Given task: Reproduce the material in full, exactly as written.

Supplied data:

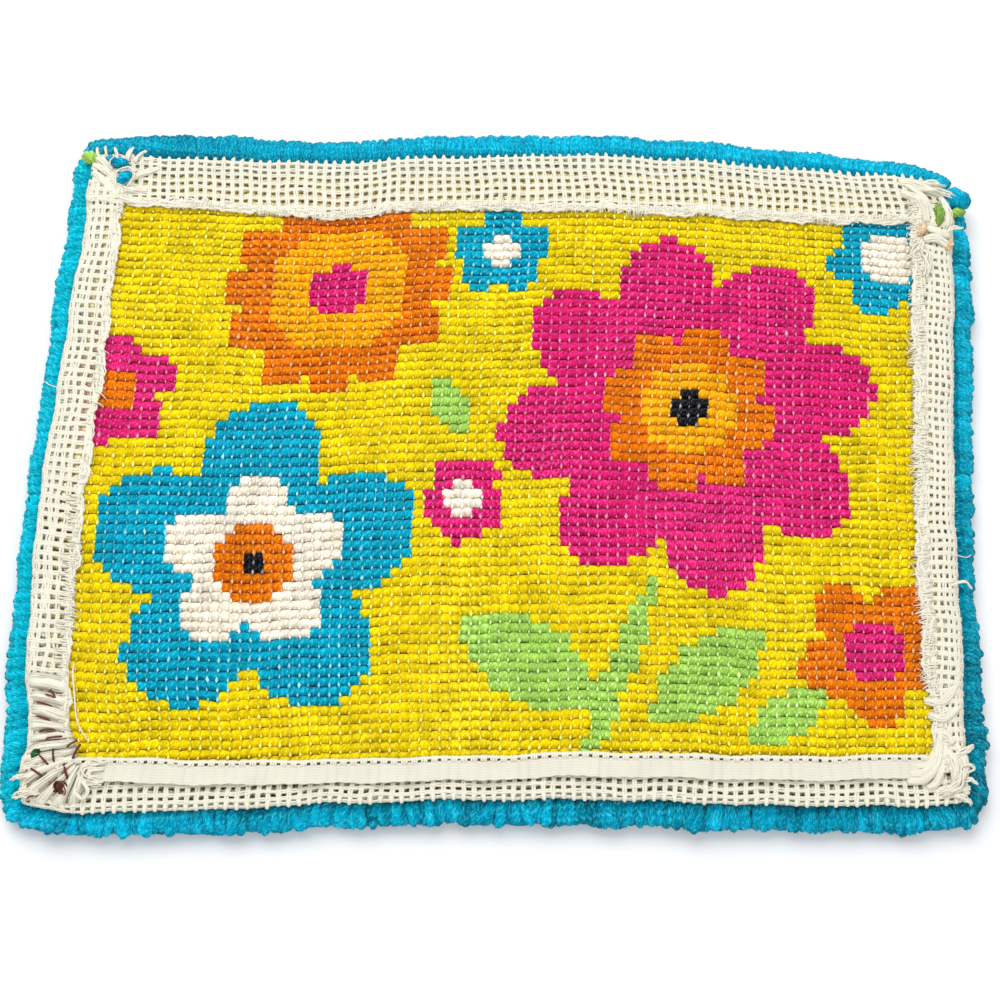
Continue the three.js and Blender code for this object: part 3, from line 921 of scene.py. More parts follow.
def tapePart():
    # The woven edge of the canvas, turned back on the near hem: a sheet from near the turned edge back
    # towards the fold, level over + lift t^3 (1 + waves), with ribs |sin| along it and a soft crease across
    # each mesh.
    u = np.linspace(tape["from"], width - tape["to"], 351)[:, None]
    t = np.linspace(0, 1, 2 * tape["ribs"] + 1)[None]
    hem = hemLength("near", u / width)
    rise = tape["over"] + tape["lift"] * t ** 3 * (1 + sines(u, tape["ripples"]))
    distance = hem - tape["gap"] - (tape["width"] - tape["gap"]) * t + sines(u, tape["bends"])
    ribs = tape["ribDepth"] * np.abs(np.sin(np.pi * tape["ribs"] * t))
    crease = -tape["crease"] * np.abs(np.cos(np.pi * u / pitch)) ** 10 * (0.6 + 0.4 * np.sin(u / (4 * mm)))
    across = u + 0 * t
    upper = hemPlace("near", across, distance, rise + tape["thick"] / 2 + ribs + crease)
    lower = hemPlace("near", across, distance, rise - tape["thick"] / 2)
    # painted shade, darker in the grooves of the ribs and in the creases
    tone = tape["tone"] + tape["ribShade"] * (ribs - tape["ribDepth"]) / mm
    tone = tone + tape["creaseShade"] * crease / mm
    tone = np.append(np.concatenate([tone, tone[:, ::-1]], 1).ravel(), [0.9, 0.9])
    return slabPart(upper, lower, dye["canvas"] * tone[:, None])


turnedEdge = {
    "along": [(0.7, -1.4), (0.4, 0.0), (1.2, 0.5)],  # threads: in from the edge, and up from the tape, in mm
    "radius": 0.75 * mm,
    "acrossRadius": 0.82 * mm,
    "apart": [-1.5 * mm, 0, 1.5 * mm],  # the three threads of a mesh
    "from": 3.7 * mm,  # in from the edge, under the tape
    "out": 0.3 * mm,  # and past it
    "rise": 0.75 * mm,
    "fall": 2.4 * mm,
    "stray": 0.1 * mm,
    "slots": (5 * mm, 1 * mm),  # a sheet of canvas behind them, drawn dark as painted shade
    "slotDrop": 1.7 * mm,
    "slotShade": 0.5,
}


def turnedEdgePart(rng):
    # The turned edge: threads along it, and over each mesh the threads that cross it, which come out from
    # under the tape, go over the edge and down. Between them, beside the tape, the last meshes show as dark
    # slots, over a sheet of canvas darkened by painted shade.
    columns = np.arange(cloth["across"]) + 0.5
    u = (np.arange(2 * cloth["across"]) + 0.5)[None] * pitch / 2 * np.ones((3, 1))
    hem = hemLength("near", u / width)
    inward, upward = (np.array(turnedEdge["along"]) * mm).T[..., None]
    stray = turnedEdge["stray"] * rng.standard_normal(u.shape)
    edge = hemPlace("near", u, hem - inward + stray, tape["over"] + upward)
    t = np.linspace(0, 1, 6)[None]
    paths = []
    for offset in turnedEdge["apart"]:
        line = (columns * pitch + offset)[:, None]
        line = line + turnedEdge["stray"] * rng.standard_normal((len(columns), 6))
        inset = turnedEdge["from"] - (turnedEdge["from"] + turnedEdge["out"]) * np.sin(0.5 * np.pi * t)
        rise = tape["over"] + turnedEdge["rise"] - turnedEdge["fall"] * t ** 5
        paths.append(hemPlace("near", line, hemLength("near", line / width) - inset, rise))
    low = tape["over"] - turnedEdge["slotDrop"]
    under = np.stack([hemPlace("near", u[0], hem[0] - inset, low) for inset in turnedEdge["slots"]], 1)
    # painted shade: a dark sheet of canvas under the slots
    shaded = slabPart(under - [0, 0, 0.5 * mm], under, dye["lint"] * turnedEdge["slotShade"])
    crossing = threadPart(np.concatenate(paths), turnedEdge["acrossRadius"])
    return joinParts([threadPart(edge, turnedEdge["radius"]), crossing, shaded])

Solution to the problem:
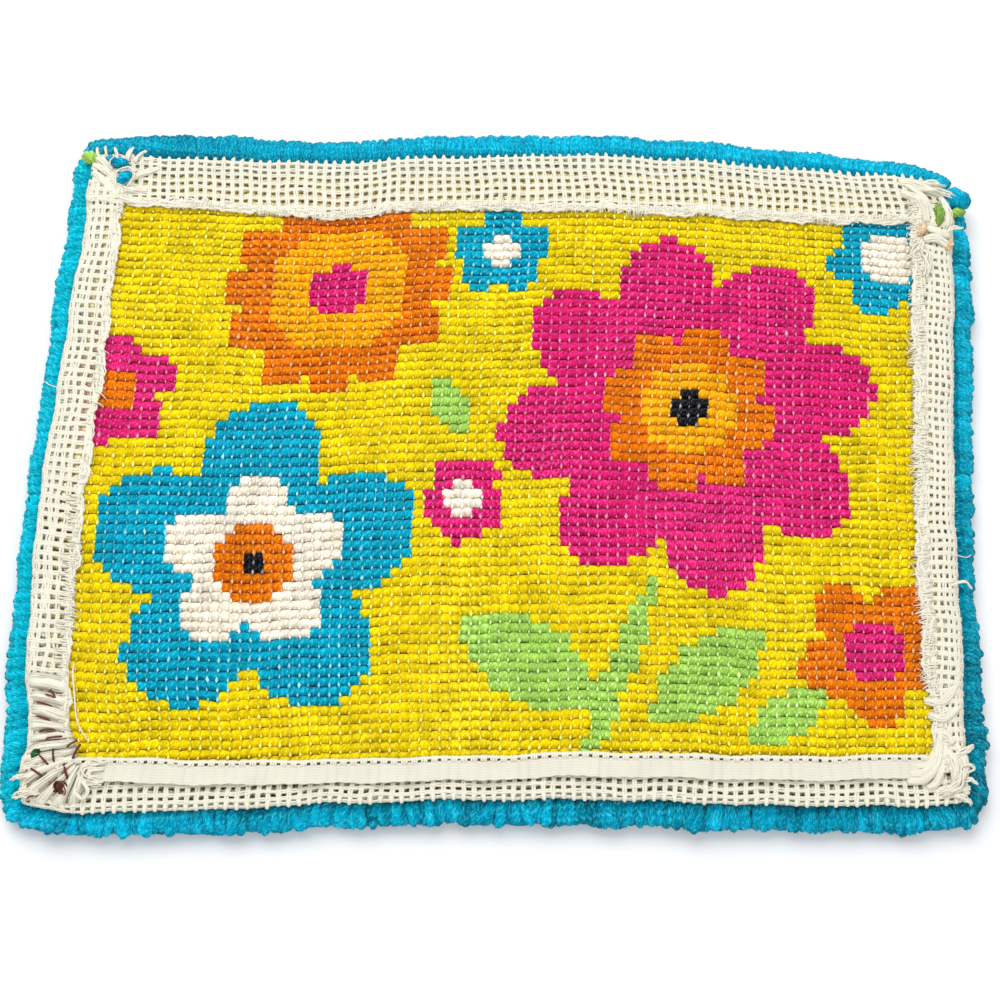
Continue the three.js and Blender code for this object: part 3, from line 921 of scene.py. More parts follow.
def tapePart():
    # The woven edge of the canvas, turned back on the near hem: a sheet from near the turned edge back
    # towards the fold, level over + lift t^3 (1 + waves), with ribs |sin| along it and a soft crease across
    # each mesh.
    u = np.linspace(tape["from"], width - tape["to"], 351)[:, None]
    t = np.linspace(0, 1, 2 * tape["ribs"] + 1)[None]
    hem = hemLength("near", u / width)
    rise = tape["over"] + tape["lift"] * t ** 3 * (1 + sines(u, tape["ripples"]))
    distance = hem - tape["gap"] - (tape["width"] - tape["gap"]) * t + sines(u, tape["bends"])
    ribs = tape["ribDepth"] * np.abs(np.sin(np.pi * tape["ribs"] * t))
    crease = -tape["crease"] * np.abs(np.cos(np.pi * u / pitch)) ** 10 * (0.6 + 0.4 * np.sin(u / (4 * mm)))
    across = u + 0 * t
    upper = hemPlace("near", across, distance, rise + tape["thick"] / 2 + ribs + crease)
    lower = hemPlace("near", across, distance, rise - tape["thick"] / 2)
    # painted shade, darker in the grooves of the ribs and in the creases
    tone = tape["tone"] + tape["ribShade"] * (ribs - tape["ribDepth"]) / mm
    tone = tone + tape["creaseShade"] * crease / mm
    tone = np.append(np.concatenate([tone, tone[:, ::-1]], 1).ravel(), [0.9, 0.9])
    return slabPart(upper, lower, dye["canvas"] * tone[:, None])


turnedEdge = {
    "along": [(0.7, -1.4), (0.4, 0.0), (1.2, 0.5)],  # threads: in from the edge, and up from the tape, in mm
    "radius": 0.75 * mm,
    "acrossRadius": 0.82 * mm,
    "apart": [-1.5 * mm, 0, 1.5 * mm],  # the three threads of a mesh
    "from": 3.7 * mm,  # in from the edge, under the tape
    "out": 0.3 * mm,  # and past it
    "rise": 0.75 * mm,
    "fall": 2.4 * mm,
    "stray": 0.1 * mm,
    "slots": (5 * mm, 1 * mm),  # a sheet of canvas behind them, drawn dark as painted shade
    "slotDrop": 1.7 * mm,
    "slotShade": 0.5,
}


def turnedEdgePart(rng):
    # The turned edge: threads along it, and over each mesh the threads that cross it, which come out from
    # under the tape, go over the edge and down. Between them, beside the tape, the last meshes show as dark
    # slots, over a sheet of canvas darkened by painted shade.
    columns = np.arange(cloth["across"]) + 0.5
    u = (np.arange(2 * cloth["across"]) + 0.5)[None] * pitch / 2 * np.ones((3, 1))
    hem = hemLength("near", u / width)
    inward, upward = (np.array(turnedEdge["along"]) * mm).T[..., None]
    stray = turnedEdge["stray"] * rng.standard_normal(u.shape)
    edge = hemPlace("near", u, hem - inward + stray, tape["over"] + upward)
    t = np.linspace(0, 1, 6)[None]
    paths = []
    for offset in turnedEdge["apart"]:
        line = (columns * pitch + offset)[:, None]
        line = line + turnedEdge["stray"] * rng.standard_normal((len(columns), 6))
        inset = turnedEdge["from"] - (turnedEdge["from"] + turnedEdge["out"]) * np.sin(0.5 * np.pi * t)
        rise = tape["over"] + turnedEdge["rise"] - turnedEdge["fall"] * t ** 5
        paths.append(hemPlace("near", line, hemLength("near", line / width) - inset, rise))
    low = tape["over"] - turnedEdge["slotDrop"]
    under = np.stack([hemPlace("near", u[0], hem[0] - inset, low) for inset in turnedEdge["slots"]], 1)
    # painted shade: a dark sheet of canvas under the slots
    shaded = slabPart(under - [0, 0, 0.5 * mm], under, dye["lint"] * turnedEdge["slotShade"])
    crossing = threadPart(np.concatenate(paths), turnedEdge["acrossRadius"])
    return joinParts([threadPart(edge, turnedEdge["radius"]), crossing, shaded])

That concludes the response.